The data objects in a complex environment need to have a clear origin and there needs to be a clear understanding as to who (what system) is the consumer of these data objects.

  • Where is the data created and stored?
  • Where (what system) should the data be used?
  • Is there a data multi-mastery conflict?
  • Is the data split over several systems and needs to be merged?

When?

Knowing when along with what and where the data is used gives a full understanding of it in the business landscape, enabling the organization to provide proper data transports in a timely or even real-time manner based on actual needs.

  • When is the data used by the business?
  • Is the data freshness an important feature?
  • When should the data be moved and what triggers transport?
  • When does it add value to the respective business domain?

How?

This is the underlying technical process of transporting data between systems, which involves data transformation (simple formatting over the application integration layer, or heavy changes over a data integration tool), orchestration as well as enrichment. This is when tools, protocols and formats should be discussed.

  • Can the data be classified as an event?
  • Is it pulled on demand?
  • Should it be a batch transfer?
  • What is the orchestration and enrichment needed?

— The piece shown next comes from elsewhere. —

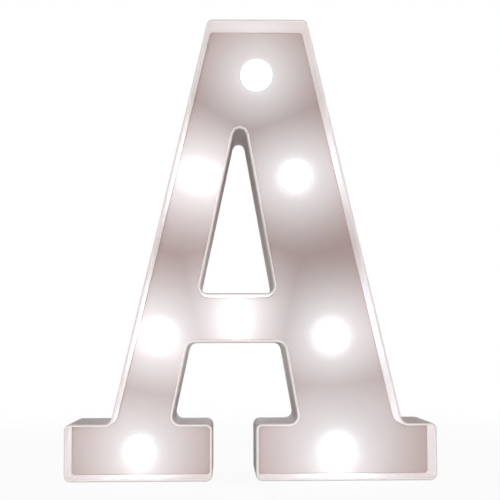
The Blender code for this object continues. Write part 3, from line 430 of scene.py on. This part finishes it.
def lit_milk(number, centre, radius, strength):
    """Milky plastic lit from within in front of the face, brightest over the diode."""
    material = moulded_plastic(f"lit_milk_{number}", CAP_MILK, roughness=0.25, mottle=0.01)
    tree = material.node_tree
    place = add_node(tree, "ShaderNodeTexCoord").outputs["Object"]
    centred = add_node(tree, "ShaderNodeMapping")
    centred.inputs["Location"].default_value = (-centre.x, 0.0, -centre.z)
    across = add_node(tree, "ShaderNodeVectorMath", operation="MULTIPLY")
    across.inputs[1].default_value = (1.0, 0.0, 1.0)
    reach = add_node(tree, "ShaderNodeVectorMath", operation="LENGTH")
    fall = add_node(tree, "ShaderNodeMapRange", interpolation_type="SMOOTHSTEP")
    fall.inputs["From Max"].default_value = radius
    glow = add_node(tree, "ShaderNodeMix", data_type="RGBA")
    glow.inputs["A"].default_value = (*CAP_GLOW, 1.0)
    glow.inputs["B"].default_value = shade(CAP_GLOW, CAP_EDGE_SHARE)
    tree.links.new(place, centred.inputs["Vector"])
    tree.links.new(centred.outputs["Vector"], across.inputs[0])
    tree.links.new(across.outputs["Vector"], reach.inputs[0])
    tree.links.new(reach.outputs["Value"], fall.inputs["Value"])
    tree.links.new(fall.outputs["Result"], glow.inputs["Factor"])
    depth = add_node(tree, "ShaderNodeSeparateXYZ")
    in_front = add_node(tree, "ShaderNodeMath", operation="LESS_THAN")
    in_front.inputs[1].default_value = centre.y
    shown = add_node(tree, "ShaderNodeMix", data_type="RGBA")
    shown.inputs["A"].default_value = (*CAP_REAR_GLOW, 1.0)
    tree.links.new(place, depth.inputs[0])
    tree.links.new(depth.outputs["Y"], in_front.inputs[0])
    tree.links.new(in_front.outputs[0], shown.inputs["Factor"])
    tree.links.new(glow.outputs["Result"], shown.inputs["B"])
    surface = tree.nodes["Principled BSDF"]
    tree.links.new(shown.outputs["Result"], surface.inputs["Emission Color"])
    surface.inputs["Emission Strength"].default_value = strength
    return material


def copy_at(piece, name, matrix):
    """A copy of a shaped piece with its own mesh, its place in the mesh."""
    twin = bpy.data.objects.new(name, piece.data.copy())
    bpy.context.scene.collection.objects.link(twin)
    twin.data.transform(matrix)
    return twin


low, high = cap_boxes[0]
flange_radius = (high.x - low.x) / 2
cap_radius = flange_radius - CAP_FLANGE
dome_height = face_level - low.y - CAP_STEM
TOWARDS_FRONT = Matrix.Rotation(math.pi / 2, 4, "X")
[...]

So what is the difference?

As stated, the difference between the fields of Data Integration and Application Integration can be easily distinguished at a logical level. The key problem lies in the fact that the tools used for both compensate in some way for the lack of capabilities of the other field. This makes it very difficult to clearly divide those capabilities in a live environment, as it requires a specific architectural skill set, as well as a high level of maturity. As the company and its IT landscape grows, it is worth understanding this logical division and onboarding proper tools for each field before the capability gap becomes a burden for the business.